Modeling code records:
^^^^^^^^

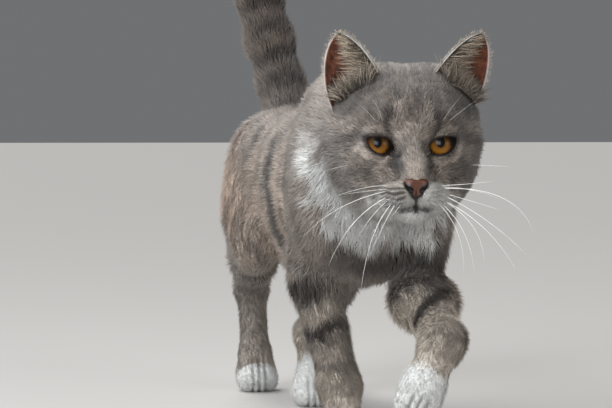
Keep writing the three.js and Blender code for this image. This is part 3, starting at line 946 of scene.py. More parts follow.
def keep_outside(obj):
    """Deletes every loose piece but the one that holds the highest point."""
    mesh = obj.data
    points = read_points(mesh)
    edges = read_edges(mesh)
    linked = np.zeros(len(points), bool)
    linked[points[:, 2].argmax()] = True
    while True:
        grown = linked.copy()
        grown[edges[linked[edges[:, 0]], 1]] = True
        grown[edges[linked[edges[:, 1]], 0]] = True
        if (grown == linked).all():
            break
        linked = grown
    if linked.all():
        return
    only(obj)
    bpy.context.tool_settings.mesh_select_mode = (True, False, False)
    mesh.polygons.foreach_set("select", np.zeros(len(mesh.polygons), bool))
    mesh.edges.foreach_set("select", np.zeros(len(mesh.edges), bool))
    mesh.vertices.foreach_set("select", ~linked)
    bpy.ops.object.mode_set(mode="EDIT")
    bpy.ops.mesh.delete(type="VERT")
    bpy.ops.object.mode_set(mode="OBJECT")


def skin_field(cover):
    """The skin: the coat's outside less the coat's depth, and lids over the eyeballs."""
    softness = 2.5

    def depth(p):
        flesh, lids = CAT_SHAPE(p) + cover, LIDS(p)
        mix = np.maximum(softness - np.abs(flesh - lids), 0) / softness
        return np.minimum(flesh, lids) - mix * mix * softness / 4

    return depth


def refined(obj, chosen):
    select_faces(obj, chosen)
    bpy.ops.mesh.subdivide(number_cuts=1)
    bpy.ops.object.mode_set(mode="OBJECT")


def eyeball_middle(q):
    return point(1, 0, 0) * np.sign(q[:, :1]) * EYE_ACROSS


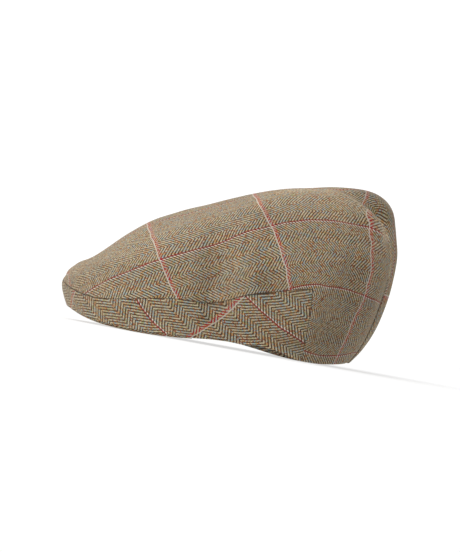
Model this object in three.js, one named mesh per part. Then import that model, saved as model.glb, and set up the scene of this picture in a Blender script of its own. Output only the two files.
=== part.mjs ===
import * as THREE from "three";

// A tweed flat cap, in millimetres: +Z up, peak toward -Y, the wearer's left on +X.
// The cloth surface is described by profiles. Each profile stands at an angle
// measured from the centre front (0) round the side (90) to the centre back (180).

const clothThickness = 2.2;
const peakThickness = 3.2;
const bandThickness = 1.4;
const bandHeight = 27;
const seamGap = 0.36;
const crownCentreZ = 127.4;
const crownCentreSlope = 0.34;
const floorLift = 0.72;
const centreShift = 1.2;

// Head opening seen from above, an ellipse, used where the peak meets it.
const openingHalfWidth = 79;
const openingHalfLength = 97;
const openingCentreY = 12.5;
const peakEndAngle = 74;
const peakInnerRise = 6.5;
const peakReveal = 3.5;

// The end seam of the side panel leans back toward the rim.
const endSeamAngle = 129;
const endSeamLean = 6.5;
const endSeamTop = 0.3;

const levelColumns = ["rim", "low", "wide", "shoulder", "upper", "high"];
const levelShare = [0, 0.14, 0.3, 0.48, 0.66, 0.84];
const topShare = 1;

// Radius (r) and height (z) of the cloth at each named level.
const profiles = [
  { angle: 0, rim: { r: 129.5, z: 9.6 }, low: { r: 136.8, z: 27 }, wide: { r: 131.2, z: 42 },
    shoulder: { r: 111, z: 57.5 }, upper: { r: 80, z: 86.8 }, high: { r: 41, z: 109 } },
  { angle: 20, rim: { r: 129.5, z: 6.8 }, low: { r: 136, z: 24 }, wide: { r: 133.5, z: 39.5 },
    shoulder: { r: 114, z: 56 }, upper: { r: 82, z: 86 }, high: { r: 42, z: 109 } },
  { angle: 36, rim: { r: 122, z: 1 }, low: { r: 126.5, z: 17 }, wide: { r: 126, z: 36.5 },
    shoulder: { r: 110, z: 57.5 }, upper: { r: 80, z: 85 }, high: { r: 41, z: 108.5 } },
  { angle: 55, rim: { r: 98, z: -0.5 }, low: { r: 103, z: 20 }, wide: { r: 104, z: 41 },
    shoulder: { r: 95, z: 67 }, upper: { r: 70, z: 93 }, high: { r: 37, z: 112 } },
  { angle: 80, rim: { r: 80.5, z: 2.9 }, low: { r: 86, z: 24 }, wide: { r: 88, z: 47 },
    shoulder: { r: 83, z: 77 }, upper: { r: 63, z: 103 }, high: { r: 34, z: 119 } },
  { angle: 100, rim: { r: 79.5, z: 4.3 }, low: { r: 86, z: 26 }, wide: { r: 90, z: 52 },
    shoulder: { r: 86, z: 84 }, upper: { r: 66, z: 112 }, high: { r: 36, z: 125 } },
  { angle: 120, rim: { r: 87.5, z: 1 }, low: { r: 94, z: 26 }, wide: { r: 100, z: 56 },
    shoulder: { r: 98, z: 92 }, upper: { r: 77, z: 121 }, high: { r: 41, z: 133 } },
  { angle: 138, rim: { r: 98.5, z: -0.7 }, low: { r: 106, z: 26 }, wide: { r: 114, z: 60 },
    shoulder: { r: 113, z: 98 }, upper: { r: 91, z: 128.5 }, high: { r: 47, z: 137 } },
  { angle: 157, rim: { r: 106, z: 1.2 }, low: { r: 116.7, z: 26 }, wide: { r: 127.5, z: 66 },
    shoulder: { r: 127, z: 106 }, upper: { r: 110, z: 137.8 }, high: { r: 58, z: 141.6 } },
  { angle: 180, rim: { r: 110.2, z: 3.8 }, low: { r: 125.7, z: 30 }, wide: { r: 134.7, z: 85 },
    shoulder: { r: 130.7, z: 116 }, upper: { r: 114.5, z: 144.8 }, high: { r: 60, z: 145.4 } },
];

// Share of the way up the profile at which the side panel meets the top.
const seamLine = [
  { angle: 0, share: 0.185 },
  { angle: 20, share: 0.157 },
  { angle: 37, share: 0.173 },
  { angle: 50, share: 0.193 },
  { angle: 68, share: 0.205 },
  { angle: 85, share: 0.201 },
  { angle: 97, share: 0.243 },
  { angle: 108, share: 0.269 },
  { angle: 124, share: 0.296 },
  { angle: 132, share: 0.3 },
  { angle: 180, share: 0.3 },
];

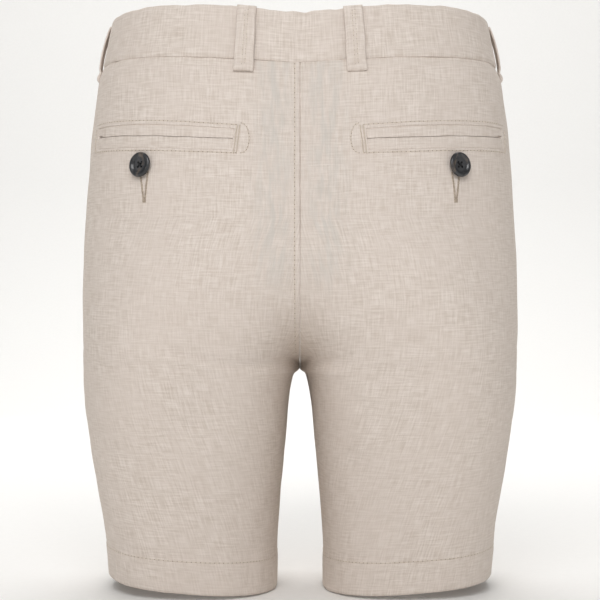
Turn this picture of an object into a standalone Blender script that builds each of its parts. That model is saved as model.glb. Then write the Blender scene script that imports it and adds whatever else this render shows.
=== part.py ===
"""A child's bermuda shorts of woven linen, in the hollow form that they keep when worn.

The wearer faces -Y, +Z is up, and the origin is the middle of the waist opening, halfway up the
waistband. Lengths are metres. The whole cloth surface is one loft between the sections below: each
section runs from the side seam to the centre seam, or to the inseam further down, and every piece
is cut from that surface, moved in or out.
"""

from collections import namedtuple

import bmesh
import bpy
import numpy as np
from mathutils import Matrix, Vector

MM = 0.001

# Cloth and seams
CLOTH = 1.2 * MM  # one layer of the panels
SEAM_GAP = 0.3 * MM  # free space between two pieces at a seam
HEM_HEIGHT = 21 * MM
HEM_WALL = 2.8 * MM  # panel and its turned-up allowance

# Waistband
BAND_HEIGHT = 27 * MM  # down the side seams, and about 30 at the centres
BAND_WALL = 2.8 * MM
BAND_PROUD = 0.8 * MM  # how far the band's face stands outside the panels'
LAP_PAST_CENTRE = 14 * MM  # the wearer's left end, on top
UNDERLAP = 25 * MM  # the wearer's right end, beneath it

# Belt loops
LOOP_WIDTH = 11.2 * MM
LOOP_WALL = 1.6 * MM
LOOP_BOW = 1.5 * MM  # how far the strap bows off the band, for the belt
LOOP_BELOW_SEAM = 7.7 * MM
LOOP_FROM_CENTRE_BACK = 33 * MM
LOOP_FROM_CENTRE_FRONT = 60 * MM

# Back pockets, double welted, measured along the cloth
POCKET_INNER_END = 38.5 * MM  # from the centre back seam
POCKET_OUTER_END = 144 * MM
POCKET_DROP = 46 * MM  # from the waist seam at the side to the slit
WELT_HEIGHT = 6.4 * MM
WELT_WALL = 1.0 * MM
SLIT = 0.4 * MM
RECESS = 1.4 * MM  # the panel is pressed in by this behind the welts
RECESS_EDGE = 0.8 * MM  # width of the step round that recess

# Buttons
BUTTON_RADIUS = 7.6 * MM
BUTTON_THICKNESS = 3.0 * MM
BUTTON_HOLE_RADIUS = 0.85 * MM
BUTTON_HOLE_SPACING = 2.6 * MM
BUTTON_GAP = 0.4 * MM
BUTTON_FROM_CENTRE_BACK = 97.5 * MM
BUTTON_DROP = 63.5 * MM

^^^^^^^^

* EXERCISE AIM: Scan the listing above and identify each line holding the string "only"; copy every such line.

* ANSWER IN FULL:
    only(obj)
Model this object in three.js, one named mesh per part. Then import that model, saved as model.glb, and set up the scene of this picture in a Blender script of its own. Output only the two files.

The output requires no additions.